User Rank: Exabyte Executive 12/19/2012 | 2:03:34 PM
Re: to boldly go @JeffMorris Great points. Visualization benefits greatly in the multi-step and multi-analysis approach which comes across disciplines, software, data... When you unify many aspects of Big Data those simplified tasks provide the ROI opportunities.
Re: Data for data's sake Reading this must make data teams nervous - especially if they have cost constraints on their storage. If they can't afford a 'delete nothing' approach - everytime they sacrfice seemingly unimportant data for space they must be wondering "what if I just deleted next year's goldmine?"
User Rank: Exabyte Executive 12/5/2012 | 12:41:35 PM
Re: to boldly go Good analysis is absolutely the most important goal for any of what we're doing in the big data space.
What's great is that visualization helps analysis in ways that spreadsheets cannot. I remember a course at the University of Southern California funded by the Dept of Defense to come up with new ways to process information in 2005. The winning project turned sentences from Shakespeare (or any text) and visualized them as birds; longer wings meant longer sentences, and you could quickly see outliers.
The point is that sites like InformationIsBeautiful are driving ways to see outliers and trends, and that's a hugely important part of modern analysis.
User Rank: Exabyte Executive 12/4/2012 | 5:04:13 PM
Re: to boldly go Looking at the three key elements you highlight Jeff, I'm going to put analysis as the priority. I think mining the data will become easier; we'll be able to either narrow down the pools or expand them, but good analysis provides the leverage and competitive advantage.
Re: Data for data's sake @Saul, for supervised machine learning (predictive), being careful in the selection of your feature set is entirely warranted. In fact, fine tuning the model's results often entails going back and deselecting certain features, and selecting other features. But with unsupervised learning (clustering for example), many times we do in fact go where "no man has gone before" as so aptly put by @Jeff. I'm not advocating collecting meaningless data, but I've seen cases where clustering revealed some rather surprising correlations in the training set. Data collection is really give-and-take when engaging the Data Science process.
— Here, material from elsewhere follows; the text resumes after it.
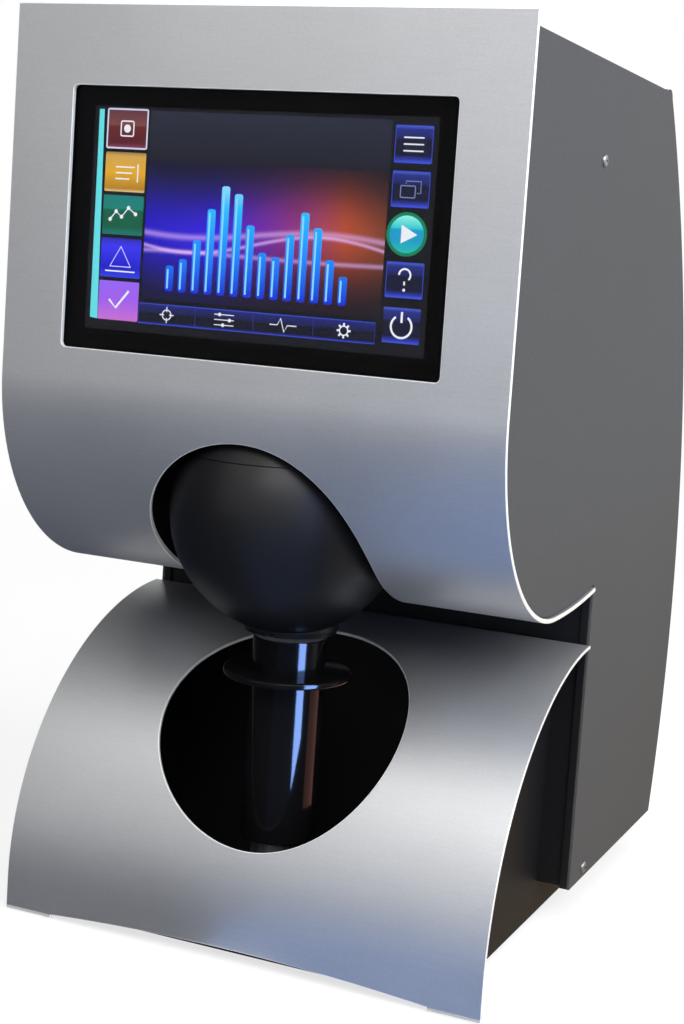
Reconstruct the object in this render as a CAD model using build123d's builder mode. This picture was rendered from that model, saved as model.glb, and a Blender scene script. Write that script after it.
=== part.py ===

to boldly go Even the Starship Enterprise had the goal to “boldly go where no man has gone before.” This is basically the equivalent of having the goal of searching for unknown
unknowns. And using Venn diagrams and other clustering visuals will help at facilitating those elusive epiphanies which may trigger the more structured analytic lifecycle
that we’re describing. Eventually you’re going to need to share your find with someone.
Re: Data for data's sake You'll forgive me @Daniel - but many people are saying to be selective in what you pull in data (i.e. don't spend on storage you don't really need). But this cluster based analysis really works best in a 'save everything' scenario. Is opposition of messages just a symptom of the relative immaturity of the big data conversation?
Re: Data for data's sake Unsupervised learning using clustering is more of finding "unknown unknowns." An unknown unknown is a question you did not know you should ask. Such discoveries expand your awareness. An effective pathway to unknown unknowns comes through cluster analysis. The clusters tell you how strong a relationship exists between data attributes. But such analysis doesn't tell you what the clusters mean. It just identifies that a cluster is forming and how strong it is. Domain experts definitely need to be part of the solution since identifying clusters in data sets requires contemplation of the foundations of the business.